Task directions
Emit the exact text of every line from the line with "Write the Blender Python" to the line with "NUT_RIGHT_TURN = math.radians(8.2)", both ends included. No other output is expected.

Dataset content
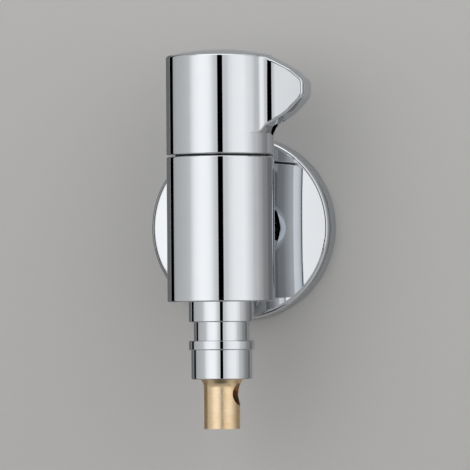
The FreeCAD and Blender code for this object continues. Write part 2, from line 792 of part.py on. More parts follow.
def handle_set_screw():
    start = "(spline_radius + seated_fit)"
    shank = cylinder("handle_set_screw_shank", "set_screw_radius - seated_fit", "set_screw_length",
                     x=start, z=screw_level, along=TO_RIGHT)
    key = hexagon("handle_set_screw_key", "set_screw_key", f"set_screw_key_depth + {PAST}",
                  x=f"{start} + set_screw_length - set_screw_key_depth", z=screw_level, along=TO_RIGHT)
    return cut("handle_set_screw", shank, key)


def nozzle():
    """The hose nipple: the coupling's balls hold in the groove, and its seal rides on the nose."""
    guide = "(stem_guide_radius + running_fit)"
    seated = "(retainer_radius + seated_fit)"
    bite = f"({seated} + retaining_ring_bite)"
    thread = "(nozzle_thread_radius - seated_fit)"
    return turned("nozzle", [
        (guide, nose_level),
        ("nose_radius", nose_level, "nozzle_round"),
        ("nose_radius", ring_level),
        ("collar_radius", ring_level, "nozzle_round"),
        ("collar_radius", groove_level, "nozzle_round"),
        ("groove_radius", groove_level),
        ("groove_radius", collar_level),
        ("collar_radius", collar_level, "nozzle_round"),
        ("collar_radius", barrel_bottom),
        ("nozzle_flange_radius", barrel_bottom),
        ("nozzle_flange_radius", recess_level),
        ("nozzle_thread_radius - nozzle_undercut", recess_level),
        ("nozzle_thread_radius - nozzle_undercut", undercut_level),
        (thread, undercut_level),
        (thread, nozzle_top),
        (seated, nozzle_top),
        (seated, ring_top),
        (bite, ring_top),
        (bite, retainer_top),
        (seated, retainer_top),
        (seated, retainer_level),
        ("stopper_chamber_radius", retainer_level),
        ("stopper_chamber_radius", stopper_seat),
        (guide, stopper_seat),
    ])


def nozzle_o_ring():
    inner = "(nozzle_thread_radius - nozzle_undercut)"
    return ring_of_cord("nozzle_o_ring", inner, "nozzle_thread_radius",
                        f"{recess_level} + nozzle_undercut / 2")


def spring_retainer():
    """The perforated stop above the spring. Water passes through its ring of holes."""
    plate = ring("spring_retainer_plate", "retainer_centre_radius", "retainer_radius", retainer_level,
                 "retainer_height")
    holes = []
    for count in range(RETAINER_HOLES):
        turn = 360 / RETAINER_HOLES * count
        holes.append(cylinder(
            f"spring_retainer_hole_{count + 1}", "retainer_hole_radius", f"retainer_height + {2 * PAST}",
            x=f"retainer_hole_circle * cos({turn})", y=f"retainer_hole_circle * sin({turn})",
            z=f"{retainer_level} - {PAST}",
        ))
    return cut("spring_retainer", plate, *holes)


def retaining_ring():
    outer = "(retainer_radius + retaining_ring_bite)"
    return open_ring("retaining_ring", f"({outer} - retaining_ring_width)", outer, retainer_top,
                     "retaining_ring_height", "retaining_ring_gap")


def stopper_spring():
    start = f"{washer_top} + spring_wire / 2 + running_fit"
    rise = f"({retainer_level} - {washer_top} - spring_wire - 2 * running_fit)"
    coil = doc.addObject("Part::Helix", "stopper_spring_coil")
    bind(coil, Radius="spring_radius", Height=rise, Pitch=f"{rise} / spring_turns")
    place(coil, z=start)
    wire = doc.addObject("Part::Circle", "stopper_spring_wire")
    bind(wire, Radius="spring_wire / 2")
    place(wire, x="spring_radius", z=start, along=Rotation(Vector(1, 0, 0), 90))
    spring = doc.addObject("Part::Sweep", "stopper_spring")
    spring.Sections = [wire]
    doc.recompute()
    spring.Spine = (coil, [f"Edge{count}" for count in range(1, len(coil.Shape.Edges) + 1)])
    spring.Solid = True
    spring.Frenet = True
    return spring


def stopper_stem():
    """The turned brass plunger. Its tube carries the water out, and the hose coupling pushes it up."""
    flare_end = f"({nose_level} - stem_flare)"
    blank = turned("stopper_stem_blank", [
        ("0", stem_bottom),
        ("stem_radius", stem_bottom),
        ("stem_radius", flare_end, "stem_flare_round"),
        ("stem_guide_radius", nose_level),
        ("stem_guide_radius", stopper_seat),
        ("0", stopper_seat),
    ])
    head_level = f"({stopper_seat} - stem_head_height)"
    bore = cylinder("stopper_stem_bore", "stem_bore_radius", f"{head_level} - {stem_bottom} + {PAST}",
                    z=f"{stem_bottom} - {PAST}")
    window_level = f"{head_level} - stem_window_height"
    across = f"2 * stem_guide_radius + {PAST}"
    windows = [
        block("stopper_stem_window_x", across, "stem_window_width", "stem_window_height", z=window_level),
        block("stopper_stem_window_y", "stem_window_width", across, "stem_window_height", z=window_level),
    ]
    side_hole = cylinder("stopper_stem_side_hole", "side_hole_radius", f"stem_radius + {PAST}",
                         z=f"{nose_level} - side_hole_below_nose", along=TO_RIGHT)
    tapped_hole = cylinder("stopper_stem_tapped_hole", "stopper_screw_radius",
                           f"stem_head_height + {2 * PAST}",
                           z=f"{head_level} - {PAST}")
    return cut("stopper_stem", blank, bore, side_hole, tapped_hole, *windows)


def stopper_seal():
    return ring("stopper_seal", "stopper_screw_radius", "seal_radius", stopper_seat, "seal_height")


def stopper_washer():
    return ring("stopper_washer", "stopper_screw_radius", "stopper_washer_radius", washer_level,
                "stopper_washer_height")


def stopper_screw():
    shank = cylinder("stopper_screw_shank", "stopper_screw_radius - seated_fit",
                     f"stopper_screw_length + {PAST}",
                     z=f"{washer_top} - stopper_screw_length")
    head = cylinder("stopper_screw_head", "stopper_screw_head_radius", "stopper_screw_head_height",
                    z=washer_top)
    head_top = f"({washer_top} + stopper_screw_head_height)"
    slot = block("stopper_screw_driver_slot", "2 * stopper_screw_head_radius + 1", "stopper_screw_slot",
                 "stopper_screw_head_height", z=f"{head_top} - stopper_screw_head_height / 2")
    return cut("stopper_screw", fuse("stopper_screw_blank", shank, head), slot)


ON_BARREL = [
    valve_body, cartridge_housing, housing_o_ring, seat_seal, fixed_disc, glide_ring, thrust_washer,
    rotating_disc, spindle, spindle_o_ring_lower, spindle_o_ring_upper, spindle_clip,
    handle, handle_set_screw,
    nozzle, nozzle_o_ring, spring_retainer, retaining_ring, stopper_spring,
    stopper_stem, stopper_seal, stopper_washer, stopper_screw,
]
ON_WALL = [wall_flange, flange_grip_ring, flange_gasket]

pieces = {}
for make in ON_BARREL:
    piece = make()
    piece.setExpression("Placement.Base.y", formula("-axis_to_wall"))
    pieces[make.__name__] = piece
for make in ON_WALL:
    pieces[make.__name__] = place(make(), along=TO_WALL)
doc.recompute()

for item in doc.Objects:
    if "Invalid" in item.State or "Error" in item.State:
        raise RuntimeError(f"{item.Name} did not build: {item.State}")
for name, piece in pieces.items():
    shape = piece.Shape
    if shape.isNull() or not shape.isValid() or len(shape.Solids) != 1:
        raise RuntimeError(f"{name} is not one valid solid")

os.makedirs("parts", exist_ok=True)
for name, piece in pieces.items():
    piece.Shape.exportStep(f"parts/{name}.step")
    box = piece.Shape.BoundBox
    print(f"{name}: {piece.Shape.Volume:.1f} mm3, x {box.XMin:.2f} {box.XMax:.2f}, "
          f"y {box.YMin:.2f} {box.YMax:.2f}, z {box.ZMin:.2f} {box.ZMax:.2f}")
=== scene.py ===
import json
import math

import bpy
from mathutils import Matrix, Vector


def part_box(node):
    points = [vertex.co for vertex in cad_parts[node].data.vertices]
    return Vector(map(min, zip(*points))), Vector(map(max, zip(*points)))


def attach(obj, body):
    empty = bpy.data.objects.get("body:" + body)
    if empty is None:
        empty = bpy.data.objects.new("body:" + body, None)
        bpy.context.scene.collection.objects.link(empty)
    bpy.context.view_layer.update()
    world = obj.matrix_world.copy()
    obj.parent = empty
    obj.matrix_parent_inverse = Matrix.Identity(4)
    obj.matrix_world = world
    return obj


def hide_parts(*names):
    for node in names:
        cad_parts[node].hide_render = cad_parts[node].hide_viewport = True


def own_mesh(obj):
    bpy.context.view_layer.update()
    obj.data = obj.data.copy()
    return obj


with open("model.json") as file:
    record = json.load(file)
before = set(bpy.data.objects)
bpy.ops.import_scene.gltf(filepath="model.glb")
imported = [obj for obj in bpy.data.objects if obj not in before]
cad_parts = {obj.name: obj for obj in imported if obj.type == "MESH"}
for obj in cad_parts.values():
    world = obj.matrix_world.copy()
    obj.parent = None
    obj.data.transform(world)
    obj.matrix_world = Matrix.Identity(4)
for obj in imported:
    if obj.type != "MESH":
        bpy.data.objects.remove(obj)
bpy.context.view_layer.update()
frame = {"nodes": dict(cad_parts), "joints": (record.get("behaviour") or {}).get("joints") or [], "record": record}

nodes = frame["nodes"]
joints = {joint["name"]: joint for joint in frame["joints"]}
mounts = {mount["name"]: mount for mount in frame["record"]["mounts"]}
scene = bpy.context.scene
mm = 0.001

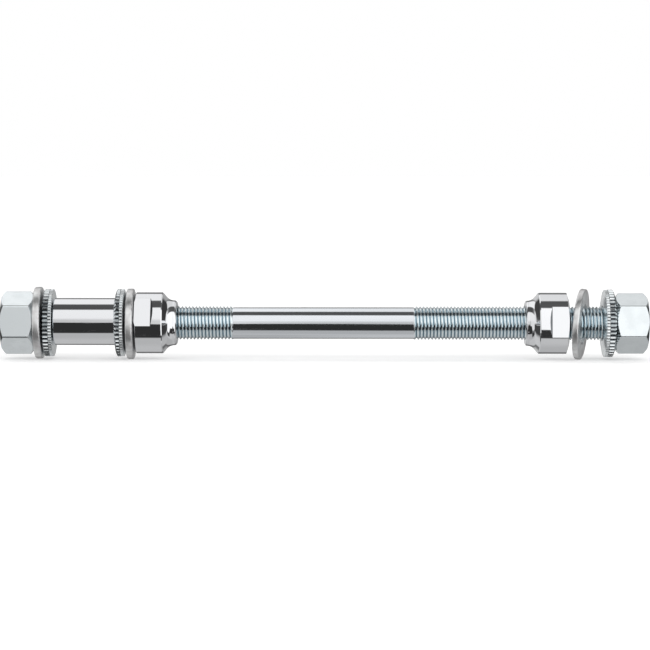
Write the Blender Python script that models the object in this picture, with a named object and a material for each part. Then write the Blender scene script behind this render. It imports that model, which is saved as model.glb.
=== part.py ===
"""Bicycle hub axle set: a threaded axle with its cones, spacer, locknuts, washers and axle nuts.

The axle lies along X, level, and the set rests on two of its washers, so Z = 0 is the surface
under it. X = 0 is the middle of the set. All lengths are in metres.
"""
import math

import bmesh
import bpy
from mathutils import Matrix, Vector

for old in list(bpy.data.objects):
    bpy.data.objects.remove(old, do_unlink=True)

MM = 0.001

# Axle
AXLE_LENGTH = 180.0 * MM
THREAD_DIAMETER = 9.525 * MM
THREAD_RADIUS = THREAD_DIAMETER / 2
THREAD_PITCH = 25.4 * MM / 26
LEFT_THREAD_LENGTH = 64.3 * MM
RIGHT_THREAD_LENGTH = 65.0 * MM
SHANK_STEP = 0.3125 * MM
THREAD_RUNOUT = 0.6 * THREAD_PITCH
AXLE_END_CHAMFER = THREAD_PITCH

# Clearances
SEAT_GAP = 0.3 * MM
BORE_CLEARANCE = 0.3 * MM
BORE_RADIUS = THREAD_RADIUS + BORE_CLEARANCE
OUTER_WASHER_CLEARANCE = 0.4375 * MM
HANGING_WASHER_CLEARANCE = 0.95 * MM
SPACER_CLEARANCE = 0.6875 * MM

# Hexagon axle nuts, whose outer ends stand out past the axle's ends
NUT_WIDTH = 9.0 * MM
NUT_OVERHANG = 0.9 * MM
NUT_BORE_CHAMFER = 0.4 * MM
NUT_LEFT_ACROSS_FLATS = 15.5 * MM
NUT_RIGHT_ACROSS_FLATS = 15.0 * MM
NUT_END_MARGIN = 0.15 * MM
NUT_CORNER_FALL = 1.05 * MM
NUT_LEFT_TURN = math.radians(5.6)
NUT_RIGHT_TURN = math.radians(8.2)

# Round toothed locknuts
LOCKNUT_RADIUS = 9.55 * MM
LOCKNUT_WIDTH = 3.3 * MM
LOCKNUT_BEVEL_WIDTH = 1.05 * MM
LOCKNUT_BEVEL_HEIGHT = 1.45 * MM
LOCKNUT_FINE_WIDTH = 0.85 * MM
LOCKNUT_FINE_STEP = 0.05 * MM
LOCKNUT_BACK_WIDTH = 0.55 * MM
LOCKNUT_BACK_HEIGHT = 2.45 * MM
LOCKNUT_COARSE_WIDTH = LOCKNUT_WIDTH - LOCKNUT_FINE_WIDTH - LOCKNUT_BACK_WIDTH
LOCKNUT_TEETH = 48
COARSE_TOOTH_DEPTH = 0.5 * MM
FINE_TOOTH_DEPTH = 0.22 * MM

# Spacer tube
SPACER_LENGTH = 16.0 * MM
SPACER_WALL = 1.23 * MM
SPACER_BORE_RADIUS = THREAD_RADIUS + SPACER_CLEARANCE
SPACER_RADIUS = SPACER_BORE_RADIUS + SPACER_WALL
SPACER_CHAMFER = 0.2 * MM
SPACER_RISE = 0.34 * MM

# Plain washers
OUTER_WASHER_RADIUS = 10.15 * MM
OUTER_WASHER_THICKNESS = 2.1 * MM
OUTER_WASHER_LEAN = math.radians(-0.8)
INNER_WASHER_RADIUS = 9.95 * MM
INNER_WASHER_THICKNESS = 2.0 * MM
INNER_WASHER_DROP = 0.3 * MM
LOOSE_WASHER_RADIUS = 10.0 * MM
LOOSE_WASHER_THICKNESS = 1.75 * MM
LOOSE_WASHER_CONE_GAP = 0.3 * MM
LOOSE_WASHER_YAW = math.radians(14.5)
LOOSE_WASHER_LEAN = math.radians(4.0)
WASHER_EDGE_RADIUS = 0.4 * MM

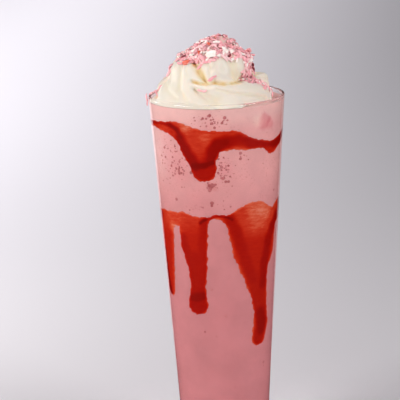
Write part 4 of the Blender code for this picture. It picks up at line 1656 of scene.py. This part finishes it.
class MILKSHAKE_OT_bubbles(bpy.types.Operator):
    """Bubbles in the froth against the glass"""

    bl_idname = "milkshake.bubbles"
    bl_label = "Bubbles"

    def execute(self, context):
        settings = context.scene.milkshake
        bm = bmesh.new()
        bmesh.ops.create_icosphere(bm, subdivisions=2, radius=1.0)
        bmesh.ops.scale(bm, vec=(1.0, 1.0, BUBBLE_FLATNESS), verts=bm.verts)
        mesh = bpy.data.meshes.new("bubble")
        bm.to_mesh(mesh)
        bm.free()
        mesh.shade_smooth()
        form = bpy.data.objects.new("bubble", mesh)
        context.scene.collection.objects.link(form)
        forms = forms_collection("bubble_forms", (form,))
        finish = bubble_material()
        spots = bubble_spots(settings.seed)
        size, seed = settings.bubble_size, settings.seed
        piece = scattered("froth_bubbles", spots, forms, finish, size, BUBBLE_SPREAD, seed)
        finish_piece(piece, "froth", finish)
        drop_collection(forms)
        return {"FINISHED"}


def area_light(name, place, turn, size, watts, colour, spread):
    lamp = bpy.data.lights.new(name, "AREA")
    lamp.shape = "RECTANGLE"
    lamp.size, lamp.size_y = size
    lamp.energy = watts
    lamp.color = colour
    lamp.spread = math.radians(spread)
    holder = bpy.data.objects.new(name, lamp)
    holder.location = place
    holder.rotation_euler = turn
    holder.visible_camera = False
    bpy.context.scene.collection.objects.link(holder)
    return holder


def photo_camera():
    """The camera, turned by pitch, yaw and roll from a level look along +Y."""
    camera = bpy.data.cameras.new("camera")
    camera.lens = CAMERA_LENS
    camera.sensor_width = SENSOR
    camera.clip_end = 30.0
    holder = bpy.data.objects.new("camera", camera)
    pitch, yaw, roll = (math.radians(a) for a in (CAMERA_PITCH, CAMERA_YAW, CAMERA_ROLL))
    level = math.cos(pitch)
    ahead = Vector((math.sin(yaw) * level, math.cos(yaw) * level, -math.sin(pitch)))
    side = ahead.cross(Vector((0, 0, 1))).normalized()
    above = side.cross(ahead)
    right = side * math.cos(roll) + above * math.sin(roll)
    up = above * math.cos(roll) - side * math.sin(roll)
    turn = Matrix((right, up, -ahead)).transposed().to_4x4()
    holder.matrix_world = Matrix.Translation(CAMERA_PLACE) @ turn
    return holder


class MILKSHAKE_OT_stage(bpy.types.Operator):
    """Pale floor, soft studio light and the camera"""

    bl_idname = "milkshake.stage"
    bl_label = "Floor, light and camera"

    def execute(self, context):
        scene = context.scene
        finish = floor_material()
        for name, outline in (("floor_behind", FLOOR_BEHIND), ("floor_around", FLOOR_AROUND)):
            floor = mesh_piece(name, outline, (tuple(range(len(outline))),))
            floor.data.materials.append(finish)
            floor.visible_glossy = name == "floor_behind"
        world = bpy.data.worlds.new("studio")
        world.use_nodes = True
        backing = world.node_tree.nodes["Background"]
        set_inputs(world.node_tree, backing, Color=WORLD_COLOUR, Strength=WORLD_STRENGTH)
        scene.world = world
        world.cycles_visibility.glossy = False
        for name, place, target, *rest in LAMPS:
            turn = (Vector(target) - Vector(place)).to_track_quat("-Z", "Y").to_euler()
            area_light(name, place, turn, *rest)
        wash = area_light("wash", WASH_PLACE, [math.radians(a) for a in WASH_TURN], *WASH)
        wash.visible_transmission = False
        scene.camera = photo_camera()
        scene.collection.objects.link(scene.camera)
        scene.view_settings.view_transform = "Standard"
        return {"FINISHED"}


class MILKSHAKE_PT_panel(bpy.types.Panel):
    """Milkshake tools"""

    bl_idname = "MILKSHAKE_PT_panel"
    bl_label = "Milkshake"
    bl_space_type = "VIEW_3D"
    bl_region_type = "UI"
    bl_category = "Milkshake"

    def draw(self, context):
        settings = context.scene.milkshake
        column = self.layout.column()
        for name in settings.bl_rna.properties.keys():
            if name not in {"rna_type", "name"}:
                column.prop(settings, name)
        for operator in OPERATORS:
            column.operator(operator.bl_idname)


OPERATORS = (
    MILKSHAKE_OT_glass,
    MILKSHAKE_OT_drink,
    MILKSHAKE_OT_sauce,
    MILKSHAKE_OT_cream,
    MILKSHAKE_OT_curls,
    MILKSHAKE_OT_bubbles,
    MILKSHAKE_OT_stage,
)


def register():
    for item in (MilkshakeSettings, *OPERATORS, MILKSHAKE_PT_panel):
        bpy.utils.register_class(item)
    bpy.types.Scene.milkshake = PointerProperty(type=MilkshakeSettings)


def unregister():
    del bpy.types.Scene.milkshake
    for item in (MILKSHAKE_PT_panel, *reversed(OPERATORS), MilkshakeSettings):
        bpy.utils.unregister_class(item)


def main():
    register()
    bpy.ops.milkshake.glass()
    bpy.ops.milkshake.drink()
    bpy.ops.milkshake.sauce()
    bpy.ops.milkshake.cream()
    bpy.ops.milkshake.curls()
    bpy.ops.milkshake.bubbles()
    bpy.ops.milkshake.stage()


if __name__ == "__main__":
    main()
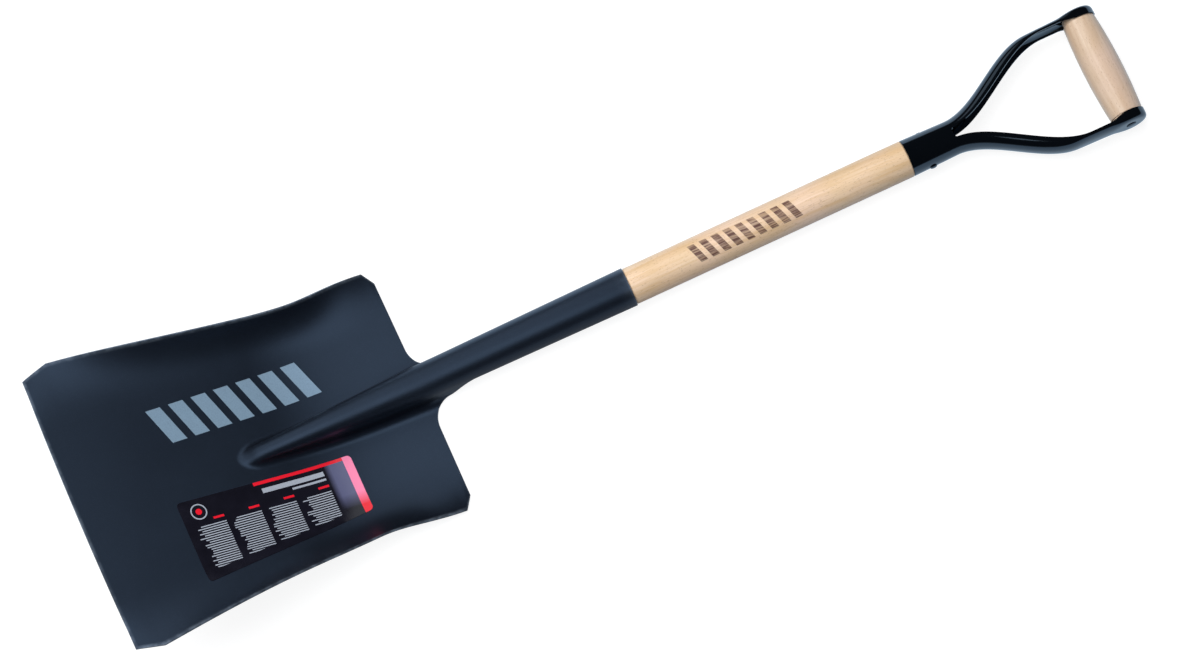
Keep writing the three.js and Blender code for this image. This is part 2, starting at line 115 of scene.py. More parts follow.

The answer
Write the Blender Python script that models the object in this picture, with a named object and a material for each part. Then write the Blender scene script behind this render. It imports that model, which is saved as model.glb.
=== part.py ===
"""Bicycle hub axle set: a threaded axle with its cones, spacer, locknuts, washers and axle nuts.

The axle lies along X, level, and the set rests on two of its washers, so Z = 0 is the surface
under it. X = 0 is the middle of the set. All lengths are in metres.
"""
import math

import bmesh
import bpy
from mathutils import Matrix, Vector

for old in list(bpy.data.objects):
    bpy.data.objects.remove(old, do_unlink=True)

MM = 0.001

# Axle
AXLE_LENGTH = 180.0 * MM
THREAD_DIAMETER = 9.525 * MM
THREAD_RADIUS = THREAD_DIAMETER / 2
THREAD_PITCH = 25.4 * MM / 26
LEFT_THREAD_LENGTH = 64.3 * MM
RIGHT_THREAD_LENGTH = 65.0 * MM
SHANK_STEP = 0.3125 * MM
THREAD_RUNOUT = 0.6 * THREAD_PITCH
AXLE_END_CHAMFER = THREAD_PITCH

# Clearances
SEAT_GAP = 0.3 * MM
BORE_CLEARANCE = 0.3 * MM
BORE_RADIUS = THREAD_RADIUS + BORE_CLEARANCE
OUTER_WASHER_CLEARANCE = 0.4375 * MM
HANGING_WASHER_CLEARANCE = 0.95 * MM
SPACER_CLEARANCE = 0.6875 * MM

# Hexagon axle nuts, whose outer ends stand out past the axle's ends
NUT_WIDTH = 9.0 * MM
NUT_OVERHANG = 0.9 * MM
NUT_BORE_CHAMFER = 0.4 * MM
NUT_LEFT_ACROSS_FLATS = 15.5 * MM
NUT_RIGHT_ACROSS_FLATS = 15.0 * MM
NUT_END_MARGIN = 0.15 * MM
NUT_CORNER_FALL = 1.05 * MM
NUT_LEFT_TURN = math.radians(5.6)
NUT_RIGHT_TURN = math.radians(8.2)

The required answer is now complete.